Lily Tomlin: “Nashville” (1974)
Tomlin proved herself to be quite versatile while adopting different comic guises such as Ernestine, the snoopy telephone operator, and Edith Ann, a precocious five-and-a-half-year-old girl who tries figure out the world while seated in an oversized rocking chair. But she hit the Oscar-nominated jackpot in her debut as gospel-singer Linnea Reese and mother of two deaf children. She sleeps with Keith Carradine’s country-singing lothario before returning to her domestic home front in Robert Altman’s “Nashville.” She lost to Lee Grant (“Shampoo”) in the supporting category. But she had no trouble attracting big-screen roles in 1977’s “The Late Show” with Art Carney and in 1980’s “9 to 5” with her buddies Dolly Parton and Jane Fonda.
Bette Midler: “The Rose” (1979) and “For the Boys” (1991)
Midler aka the Divine Miss M, was best known early in her career as a purveyor of bawdy humor and naughty songs while performing at a gay bathhouse and later on concert tours. She went much more dramatic for her big-screen debut in “The Rose,” as a self-destructive ‘60s performer inspired by Janis Joplin. Midler came away with a Best Actress Oscar nomination but lost to Sally Field in “Norma Rae.” The film collected three other noms — supporting actor (Frederic Forrest), film editing and sound – while its soundtrack would sell more than two million copies. Her second swing at a lead actress Oscar arrived in 1991 with “For the Boys” as a ‘40s-era performer (supposedly based on Martha Raye) who joins James Caan to entertain the American troops. Jodie Foster ended up winning for “The Silence of the Lambs.”

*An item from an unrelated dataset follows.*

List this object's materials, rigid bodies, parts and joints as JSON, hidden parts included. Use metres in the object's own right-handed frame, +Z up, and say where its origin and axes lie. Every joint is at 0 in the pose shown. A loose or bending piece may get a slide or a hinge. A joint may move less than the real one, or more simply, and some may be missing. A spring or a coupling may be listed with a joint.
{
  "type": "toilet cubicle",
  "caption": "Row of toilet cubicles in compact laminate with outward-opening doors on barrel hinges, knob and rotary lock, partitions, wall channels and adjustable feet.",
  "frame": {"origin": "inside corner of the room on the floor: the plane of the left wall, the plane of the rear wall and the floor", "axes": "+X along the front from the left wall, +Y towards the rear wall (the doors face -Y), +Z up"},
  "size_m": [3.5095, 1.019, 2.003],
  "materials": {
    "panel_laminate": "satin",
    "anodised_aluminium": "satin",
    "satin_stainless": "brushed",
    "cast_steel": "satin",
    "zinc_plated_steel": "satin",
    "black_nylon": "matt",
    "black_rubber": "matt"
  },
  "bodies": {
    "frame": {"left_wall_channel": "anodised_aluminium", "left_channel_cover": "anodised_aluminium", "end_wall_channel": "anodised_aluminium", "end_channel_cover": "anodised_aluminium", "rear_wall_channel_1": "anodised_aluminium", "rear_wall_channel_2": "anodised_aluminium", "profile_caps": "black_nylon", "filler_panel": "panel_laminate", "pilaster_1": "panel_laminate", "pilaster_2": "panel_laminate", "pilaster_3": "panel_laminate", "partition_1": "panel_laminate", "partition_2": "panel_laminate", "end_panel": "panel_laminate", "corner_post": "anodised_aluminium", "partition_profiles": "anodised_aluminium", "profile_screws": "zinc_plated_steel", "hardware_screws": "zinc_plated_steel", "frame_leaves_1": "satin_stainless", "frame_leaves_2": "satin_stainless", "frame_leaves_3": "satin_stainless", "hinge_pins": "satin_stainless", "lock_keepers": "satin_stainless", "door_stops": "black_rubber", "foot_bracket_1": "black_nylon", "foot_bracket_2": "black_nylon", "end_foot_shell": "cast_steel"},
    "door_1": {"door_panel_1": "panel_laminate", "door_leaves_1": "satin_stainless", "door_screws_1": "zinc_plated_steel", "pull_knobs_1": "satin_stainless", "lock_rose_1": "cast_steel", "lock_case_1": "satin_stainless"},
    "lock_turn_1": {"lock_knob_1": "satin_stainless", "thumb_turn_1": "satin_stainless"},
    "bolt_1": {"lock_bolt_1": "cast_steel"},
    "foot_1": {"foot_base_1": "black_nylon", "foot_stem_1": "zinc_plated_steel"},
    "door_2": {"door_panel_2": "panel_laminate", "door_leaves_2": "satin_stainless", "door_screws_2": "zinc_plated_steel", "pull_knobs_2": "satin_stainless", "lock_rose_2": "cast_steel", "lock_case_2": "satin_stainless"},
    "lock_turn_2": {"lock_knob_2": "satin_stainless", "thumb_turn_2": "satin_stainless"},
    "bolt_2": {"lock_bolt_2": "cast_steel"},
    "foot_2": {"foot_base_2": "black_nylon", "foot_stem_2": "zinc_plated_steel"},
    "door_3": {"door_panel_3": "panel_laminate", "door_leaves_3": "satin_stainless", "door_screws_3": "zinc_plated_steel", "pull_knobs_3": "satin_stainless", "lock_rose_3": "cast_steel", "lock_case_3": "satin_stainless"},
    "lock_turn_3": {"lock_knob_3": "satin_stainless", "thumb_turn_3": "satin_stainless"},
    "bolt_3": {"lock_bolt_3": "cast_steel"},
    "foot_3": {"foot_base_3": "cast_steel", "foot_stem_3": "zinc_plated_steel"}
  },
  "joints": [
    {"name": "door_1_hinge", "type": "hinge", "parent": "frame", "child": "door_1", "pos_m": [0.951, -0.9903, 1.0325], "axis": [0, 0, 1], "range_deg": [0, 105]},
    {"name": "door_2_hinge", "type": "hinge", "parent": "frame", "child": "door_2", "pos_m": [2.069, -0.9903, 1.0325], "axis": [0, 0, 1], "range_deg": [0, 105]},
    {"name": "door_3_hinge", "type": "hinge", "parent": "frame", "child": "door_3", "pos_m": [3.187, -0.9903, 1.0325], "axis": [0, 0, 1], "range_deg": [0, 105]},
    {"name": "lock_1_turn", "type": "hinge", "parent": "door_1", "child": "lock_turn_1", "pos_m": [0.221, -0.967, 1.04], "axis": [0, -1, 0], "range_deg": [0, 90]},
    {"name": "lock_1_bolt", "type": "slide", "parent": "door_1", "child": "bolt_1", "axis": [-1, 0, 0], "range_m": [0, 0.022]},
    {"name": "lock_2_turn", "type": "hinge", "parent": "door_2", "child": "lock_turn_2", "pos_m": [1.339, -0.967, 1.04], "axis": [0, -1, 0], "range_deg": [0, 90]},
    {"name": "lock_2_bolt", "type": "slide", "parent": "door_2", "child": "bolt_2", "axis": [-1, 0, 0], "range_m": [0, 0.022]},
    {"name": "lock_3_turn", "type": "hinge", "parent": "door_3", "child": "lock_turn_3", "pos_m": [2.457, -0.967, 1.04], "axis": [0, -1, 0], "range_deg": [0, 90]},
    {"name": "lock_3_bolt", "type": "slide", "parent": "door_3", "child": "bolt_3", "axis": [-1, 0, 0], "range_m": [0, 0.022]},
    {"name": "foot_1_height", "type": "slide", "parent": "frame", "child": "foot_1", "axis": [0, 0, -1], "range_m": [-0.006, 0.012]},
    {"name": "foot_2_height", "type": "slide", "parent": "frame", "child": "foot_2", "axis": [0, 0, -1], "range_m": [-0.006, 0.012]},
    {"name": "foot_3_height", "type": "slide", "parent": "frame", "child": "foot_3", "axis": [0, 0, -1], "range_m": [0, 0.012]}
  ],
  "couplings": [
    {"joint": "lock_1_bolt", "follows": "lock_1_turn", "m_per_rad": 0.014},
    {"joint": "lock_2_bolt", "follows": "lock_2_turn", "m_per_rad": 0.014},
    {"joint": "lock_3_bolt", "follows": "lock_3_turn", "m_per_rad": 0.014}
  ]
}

Sally Field: “Norma Rae” (1979), “Places in the Heart” (1984) and “Lincoln” (2012)
Field got her start on sitcoms as surfer girl in “Gidget” and as Sister Bertrille in “The Flying Nun.” But she showed off her dramatic chops when she portrayed a woman with multiple personality disorder in the TV miniseries “Sybil.” Sure, she did movies like “Smokey and the Bandit.” But her status as an actress to be reckoned with grew immensely when she played a dedicated union organizer in ”Norma Rae,” the source of her first Best Actress Oscar. She would follow that up as a Depression-era Texas widow who tries to save her farm in “Places in the Heart.” Years later, she would bring alive Mary Todd Lincoln opposite Daniel Day-Lewis’ Honest Abe (the source of his third lead Oscar) in “Lincoln,” and competed for a supporting Academy Award while losing to Anne Hathaway in “Les Miserables.”
Reese Witherspoon: “Walk the Line” (2005) and “Wild” (2014)

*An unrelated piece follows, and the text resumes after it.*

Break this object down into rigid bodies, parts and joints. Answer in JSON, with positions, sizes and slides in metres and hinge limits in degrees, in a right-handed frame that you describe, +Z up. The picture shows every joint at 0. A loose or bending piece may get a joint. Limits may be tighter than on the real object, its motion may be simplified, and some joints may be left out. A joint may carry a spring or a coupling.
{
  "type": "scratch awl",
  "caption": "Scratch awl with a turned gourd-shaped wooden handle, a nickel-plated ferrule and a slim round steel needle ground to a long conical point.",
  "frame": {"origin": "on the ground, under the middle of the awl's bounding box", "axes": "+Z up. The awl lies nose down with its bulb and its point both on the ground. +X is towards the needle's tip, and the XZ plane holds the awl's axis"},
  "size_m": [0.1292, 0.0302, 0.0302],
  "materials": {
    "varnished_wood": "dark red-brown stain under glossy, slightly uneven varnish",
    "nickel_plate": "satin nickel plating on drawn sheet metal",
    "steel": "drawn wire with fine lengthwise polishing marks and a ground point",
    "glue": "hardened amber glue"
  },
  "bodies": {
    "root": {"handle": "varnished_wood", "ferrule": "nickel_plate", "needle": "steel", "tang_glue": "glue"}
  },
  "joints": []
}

Witherspoon has done her share of rom-coms such as the “Legally Blonde” films and “Sweet Home Alabama.” But she elevated her status as a dramatic actress considerably as country singer June Carter Cash opposite Joaquin Phoenix as the Man in Black in “Walk the Line.” Her lead win was the only trophy bestowed upon the five-time Oscar-nominated biopic. She would also receive another lead actress bid as author and recovering addict Cheryl Strayed, who walked the Pacific Crest Trail in “Wild.”
Whoopi Goldberg: “The Color Purple” (1985) and “Ghost” (1990)
The stand-up comic and EGOT owner who was used to doing one-woman shows onstage was discovered by Steven Spielberg when she appeared on Broadway. That is how Goldberg won the lead role of Celie in 1985’s “The Color Purple.” The movie was nominated for 11 Academy Awards, including Goldberg as lead actress. However, she would lose to sentimental favorite Geraldine Page in “The Trip to Bountiful” and her film would go away empty-handed. But she got another chance at the gold with her invaluable injection of humor as phony psychic Oda Mae Brown, who communicates with Patrick Swayze who is stuck in after-life limbo in “Ghost,” The romantic thriller would receive five Oscar nominations, with wins for Goldberg in the supporting category and original screenplay.
Mo’Nique: “Precious” (2009)
A member of the stand-up crew the Queens of Comedy had starred in the UPN sitcom “The Parkers,” about a mother and daughter who attend college at the same time. She appeared in Martin Lawrence’s 2008 film “Welcome Home Roscoe Jenkins” and “2004’s “Soul Plane.” But in 2005, she took a serious turn. That is when Mo’Nique was cast by director Tony Scott in his crime thriller “Domino,” as a license counterfeiter at a DMV who drives much of the plot. But, In 2009, she won the role of a lifetime in “Precious,” thanks to director Lee Daniels. Her Mary is a mommy monster of the lowest degree, one who subjects her illiterate teen daughter (Gabourey Sidibe) to abuse — verbal, physical and sexual. Mo’Nique cuts no corners as she embodies this horror show of a woman, driven to desperation, selfishness, drugs and poverty. “Precious” would collect six Oscar nominations and won two, Best Adapted Screenplay and supporting actress for Mo’Nique, who got a standing O during the Academy Awards ceremony.
Sandra Bullock: “The Blind Side” (2009)
She was one of Hollywood’s most reliable rom-com sweethearts, with such films as “While You Were Sleeping,” “Miss Congeniality,” Two Weeks Notice” and “The Proposal.” But Bullock was more than prepared to tackle a real-life role like Leigh Anne Tuohy, a well-off interior designer who adopts a homeless African-American high-school football player named Michael Oher and helps him get into college and achieve his dream of being a professional player. The movie also scored a surprise Best Picture nomination to go with Bullock’s win.